15-They have taken leaps and bounds since they started through the landowner Incentive Program, including: native grass plating, and pine reforestation, and prescribed burning. They’ve utilized just about every tool they’ve learned about on their property.

The Lone Star Land Steward awards honor landowners who preserve our natural heritage. The Hernandez’s bought their land in 2004, and began restoration work.

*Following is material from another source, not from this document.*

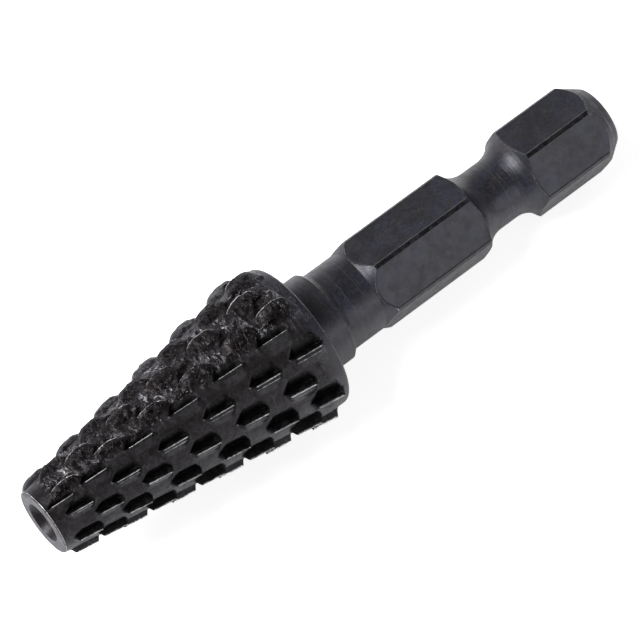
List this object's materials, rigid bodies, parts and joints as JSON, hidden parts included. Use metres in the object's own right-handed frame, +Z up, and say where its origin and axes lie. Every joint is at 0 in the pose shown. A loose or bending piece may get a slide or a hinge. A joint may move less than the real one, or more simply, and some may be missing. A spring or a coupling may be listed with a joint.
{
  "type": "rotary rasp",
  "caption": "Tapered rotary rasp: a blackened steel cone with staggered cutting teeth, on a hexagon quick-change shank with a waist groove.",
  "frame": {"origin": "middle of the footprint's bounding box, at table height", "axes": "+X along the tool towards the shank's end, +Z up; the tool lies on two teeth and one corner of the shank, so its axis falls 4.8 degrees towards +X"},
  "size_m": [0.0506, 0.012, 0.012],
  "materials": {
    "black_oxide_steel": "black oxide, satin, with fine turning marks and torn metal on the teeth"
  },
  "bodies": {
    "root": {"rotary_rasp": "black_oxide_steel"}
  },
  "joints": []
}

25– We planted 35-hundred trees the year right before the drought. Here, this whole area was filled with cedars–you couldn’t even walk through here–and we had that removed and cleared, and did the prescribed burn back in 2012. Yeah, you can still see all the burn scars on the trees. For our wildlife management, we provide supplemental shelter, which are the brush piles; we have five nest boxes, which are frequented by bluebirds. We have a bat box.

They said they’ve seen all wildlife populations on the ranch flourish. Learn more about the Lone Star Land Steward Program on the Texas Parks and Wildlife Website.

For Texas Parks and Wildlife…I’m Cecilia Nasti.

TPW TV: Bear Creek Ranch

Friday, May 22nd, 2015

This is Passport to Texas

Just west of Fort Worth, Bear Creek Ranch employs old school grazing practices.

12-What we do here at Bear Creek Ranch is we have a native prairie, and we apply a process of where we take the cattle, and graze them in a way that mimics the way the bison grazed the prairie.

Robert Potts is President of Dixon Water Foundation, which operates the ranch.

06-[MOO] They go where the grass is fresh, they move, and then they don’t come back to the place that they are today for a long time.

This type of management has enhanced wildlife on the ranch. And Texas Parks and Wildlife Wildlife Biologist Nathan Rains says, it is one reason why Bear Creek Ranch is a Lone Star Land Steward Award winner.

18-By allowing rest in these pastures and their unique grazing program you get residual grasses and that provides nesting cover and habitat for species like Bobwhite quail and other grassland birds that are declining.

Texas once had 20 million acres of tall grass prairies; because of development and agricultural uses, less than one percent of the original prairie ecosystem remains.

10-In an area like this, on the periphery of the Dallas Fort Worth Metroplex–in an urbanized environment–it’s really neat and encouraging to see ranches like this that are dedicated to preserving tall grass prairies.

Learn more about Bear Creek Ranch in a segment next week on the PBS Texas Parks and Wildlife TV series. Check your local listings.

For Texas Parks and Wildlife…I’m Cecilia Nasti.